Thanks again for the answer! Knowing $\mu$ allows me to get $L$ once I know $m_{rope}$.

But getting $m_{rope}$ is still a problem, as $m_{rope}$ has nothing to do with the mass of the object $m$, its volume $V$ or its density $\rho$.. So it is still an indipendent variable..

I can surely rewrite the equations I have as

$$f_1=\frac{\sqrt{T_1}}{\sqrt{m_{rope}} 2\sqrt{L}}=\frac{\sqrt{mg}}{\sqrt{m_{rope}} 2\sqrt{L}}\tag{1}$$ $$f_2=\frac{\sqrt{T_2}}{\sqrt{m_{rope}} 2\sqrt{L}}=\frac{\sqrt{mg-\rho_{H_20}V g}}{\sqrt{m_{rope}} 2\sqrt{L}}\tag{2}$$

But these are still 2 equations in 3 variables ($m_{rope}$, $m$ and $V$).

I really do not know how I cannot see this , but it seems to me that the variables are still three and there are just two conditions.. Forgive my incapacity to understand this, if I may ask is there any further clue of the condition to use that you could give me ?

8. Jul 16, 2016

### haruspex

You are not looking at the right equation. In the link NascentO posted, there is an equation relating velocity, tension and mass per unit length.

9. Jul 16, 2016

### Soren4

Thanks a lot for your kind help!

The only possible equation in the link relating these variables is $$v=\sqrt{\frac{T}{\mu}}=\sqrt{\frac{T}{m_{rope}/L}}$$ I rewrite the two conditions I have

$$f_1 \cdot 2 L=v_1=\sqrt{\frac{T_1}{\mu}}=\sqrt{\frac{T_1}{m_{rope}/L}}\tag{1}$$
$$f_2 \cdot 2L=v_2=\sqrt{\frac{T_2}{\mu}}=\sqrt{\frac{T_2}{m_{rope}/L}}\tag{2}$$

Again 2 equations and 3 indipendent unknowns ($T_1$, $T_2$, $L$)

This allows me only to find the following ratios (where $L$, or $m_{rope}$ disappear, as they are equal for both cases)

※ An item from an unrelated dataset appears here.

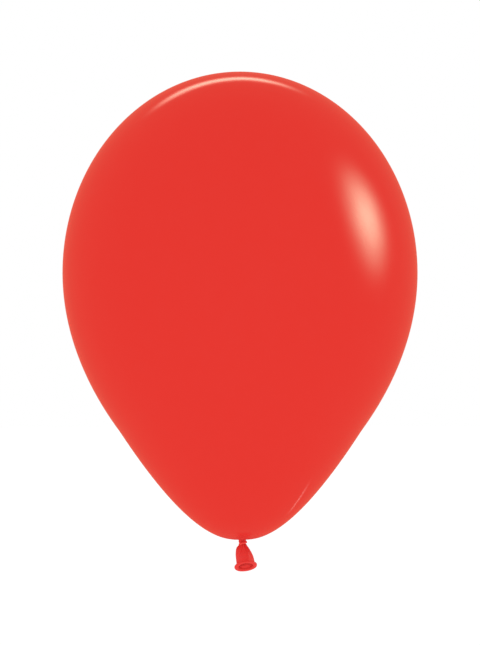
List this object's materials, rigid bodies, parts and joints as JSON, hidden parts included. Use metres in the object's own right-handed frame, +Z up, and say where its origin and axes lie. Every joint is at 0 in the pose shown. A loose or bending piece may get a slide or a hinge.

$$\frac{v_1}{v_2}=\frac{f_1}{f_2}=\sqrt{\frac{T_1}{T_2}}$$

I tried to use $\mu$ as suggested but it does not give a further indipendent condition

I'm sorry to ask again, but apparently this simple exercise is really driving me crazy in finding this hidden third condition... What use of eq $v=\sqrt{\frac{T}{\mu}}$ and of $\mu$ should I do?

10. Jul 16, 2016

### TSny

Soren4. I'm with you, I don't think there's enough info to find L.

11. Jul 16, 2016

### haruspex

Yes, I'm sorry - I just assumed that because you had not used the value of μ it must be possible to deduce more. But you are quite right, there's not enough information.
Sorry ro have wasted your effort on this.

12. Jul 17, 2016

### Staff: Mentor

Missing data? I hadn't noticed that. Do you have the textbook's answer for L? If so, we could work backwards and determine what's missing....perhaps they intended that you be told the volume of the body to be submerged, e.g., 10 litres.

There's a tiny video clip here that illustrates the change in wave velocity. He uses the rung of a ladder as the pulley from which to hang weights, and then counts each reflection as the wave returns.